▶ [Problem] Filter the data below for the string "their" and copy each matching line.

▶ [Material supplied]
** Begin **

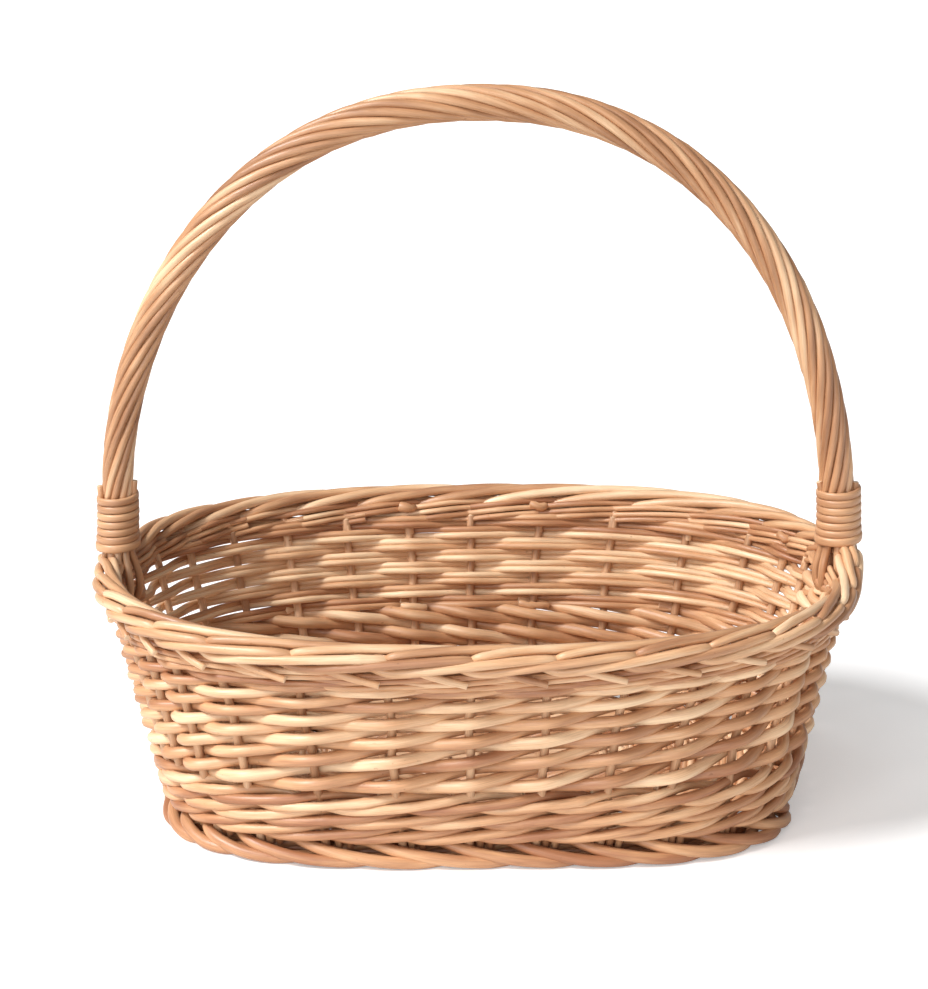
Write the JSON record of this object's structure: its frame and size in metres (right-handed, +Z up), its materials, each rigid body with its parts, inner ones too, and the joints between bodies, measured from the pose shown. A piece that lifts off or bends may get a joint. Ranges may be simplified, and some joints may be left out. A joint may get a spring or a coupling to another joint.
{
  "type": "wicker gift basket",
  "caption": "Oval willow basket with a flaring woven wall, rolled rim border, foot border and a fixed roped hoop handle bound at both feet.",
  "frame": {"origin": "centre of the footprint, on the floor under the foot border", "axes": "+X along the basket's length through both handle feet, +Y across it to the back, +Z up"},
  "size_m": [0.4034, 0.28, 0.3806],
  "materials": {
    "stake_willow": "steamed buff willow rod, satin, a little darker than the weavers",
    "weaver_willow": "buff willow rod, satin, fine lengthwise grain",
    "wale_willow": "buff willow rod, satin, fine lengthwise grain",
    "border_willow": "buff willow rod, satin, polished by handling",
    "base_willow": "buff willow rod, satin, close woven",
    "handle_willow": "buff willow rod, satin, long grain along the lay",
    "binding_willow": "split willow skein, smooth satin"
  },
  "bodies": {
    "root": {"stake_01": "stake_willow", "stake_02": "stake_willow", "stake_03": "stake_willow", "stake_04": "stake_willow", "stake_05": "stake_willow", "stake_06": "stake_willow", "stake_07": "stake_willow", "stake_08": "stake_willow", "stake_09": "stake_willow", "stake_10": "stake_willow", "stake_11": "stake_willow", "stake_12": "stake_willow", "stake_13": "stake_willow", "stake_14": "stake_willow", "stake_15": "stake_willow", "stake_16": "stake_willow", "stake_17": "stake_willow", "stake_18": "stake_willow", "stake_19": "stake_willow", "stake_20": "stake_willow", "stake_21": "stake_willow", "stake_22": "stake_willow", "stake_23": "stake_willow", "stake_24": "stake_willow", "stake_25": "stake_willow", "stake_26": "stake_willow", "stake_27": "stake_willow", "stake_28": "stake_willow", "stake_29": "stake_willow", "stake_30": "stake_willow", "stake_31": "stake_willow", "stake_32": "stake_willow", "side_weave_01": "weaver_willow", "side_weave_02": "weaver_willow", "side_weave_03": "weaver_willow", "side_weave_04": "weaver_willow", "side_weave_05": "weaver_willow", "side_weave_06": "weaver_willow", "side_weave_07": "weaver_willow", "side_weave_08": "weaver_willow", "side_weave_09": "weaver_willow", "side_weave_10": "weaver_willow", "upsett_wale": "wale_willow", "top_wale": "wale_willow", "foot_border": "border_willow", "rim_border": "border_willow", "base_weave": "base_willow", "handle_core": "handle_willow", "handle_rod_01": "handle_willow", "handle_rod_02": "handle_willow", "handle_rod_03": "handle_willow", "handle_rod_04": "handle_willow", "handle_rod_05": "handle_willow", "handle_rod_06": "handle_willow", "handle_rod_07": "handle_willow", "handle_rod_08": "handle_willow", "handle_rod_09": "handle_willow", "handle_rod_10": "handle_willow", "binding_left": "binding_willow", "binding_right": "binding_willow"}
  },
  "joints": []
}
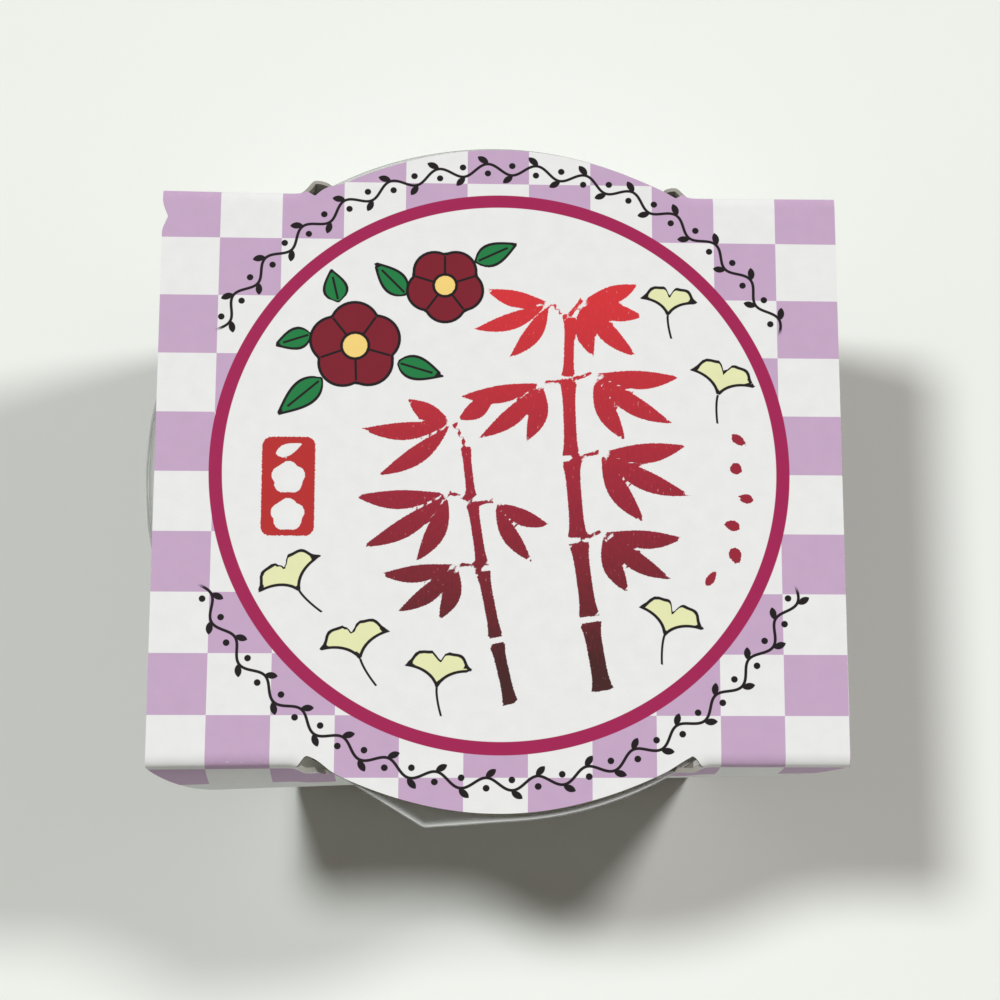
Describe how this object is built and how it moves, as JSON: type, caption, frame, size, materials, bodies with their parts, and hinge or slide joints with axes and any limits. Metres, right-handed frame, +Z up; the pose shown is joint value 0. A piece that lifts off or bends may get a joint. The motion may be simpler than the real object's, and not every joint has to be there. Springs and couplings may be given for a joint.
{
  "type": "cup of yokan in a carton sleeve",
  "caption": "Single-serve clear cup of set wine yokan with a peel film, held in a folded checkerboard carton sleeve with round tongues over the cup's flange.",
  "frame": {"origin": "middle of the underside of the sleeve's base panel", "axes": "+Z up, -Y towards the front edge with the peel tab, +X to the right as seen from the front"},
  "size_m": [0.071, 0.072, 0.0326],
  "materials": {
    "printed_board": "white carton board with a lilac and white checkerboard print, a magenta ring and a white disc, matt varnish",
    "peel_film": "clear glossy film",
    "clear_cup": "clear glossy thermoformed plastic",
    "wine_yokan": "smooth, moist, dark wine-red set bean paste"
  },
  "bodies": {
    "root": {"sleeve": "printed_board", "lid_film": "peel_film", "cup": "clear_cup", "yokan": "wine_yokan"}
  },
  "joints": []
}
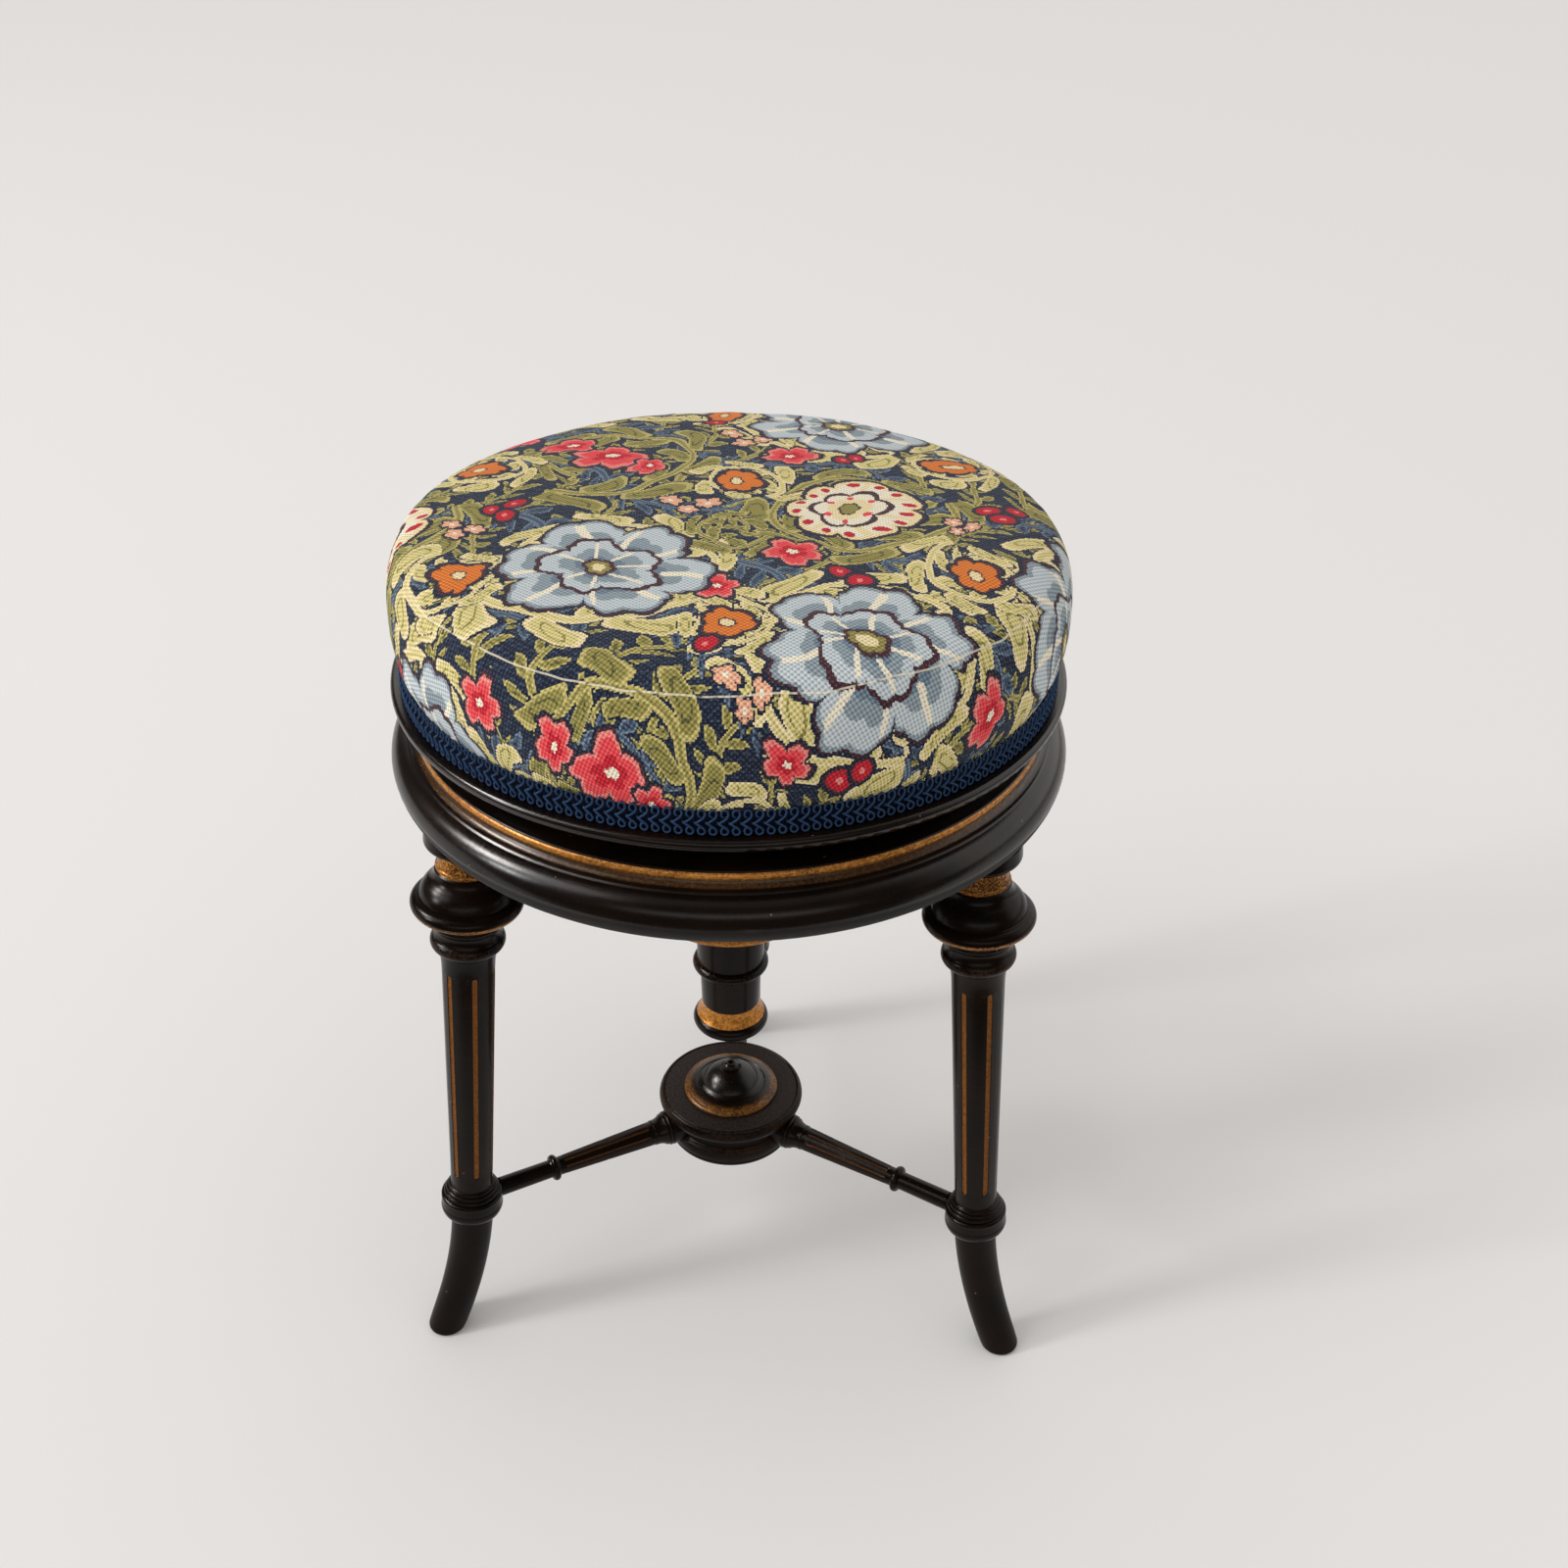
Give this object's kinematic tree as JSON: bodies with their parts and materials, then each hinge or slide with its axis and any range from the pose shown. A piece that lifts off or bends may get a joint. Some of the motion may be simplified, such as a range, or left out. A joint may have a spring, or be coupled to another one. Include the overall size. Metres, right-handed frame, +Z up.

** End **

▶ [Solution to this task]
Describe how this object is built and how it moves, as JSON: type, caption, frame, size, materials, bodies with their parts, and hinge or slide joints with axes and any limits. Metres, right-handed frame, +Z up; the pose shown is joint value 0. A piece that lifts off or bends may get a joint. The motion may be simpler than the real object's, and not every joint has to be there. Springs and couplings may be given for a joint.
Give this object's kinematic tree as JSON: bodies with their parts and materials, then each hinge or slide with its axis and any range from the pose shown. A piece that lifts off or bends may get a joint. Some of the motion may be simplified, such as a range, or left out. A joint may have a spring, or be coupled to another one. Include the overall size. Metres, right-handed frame, +Z up.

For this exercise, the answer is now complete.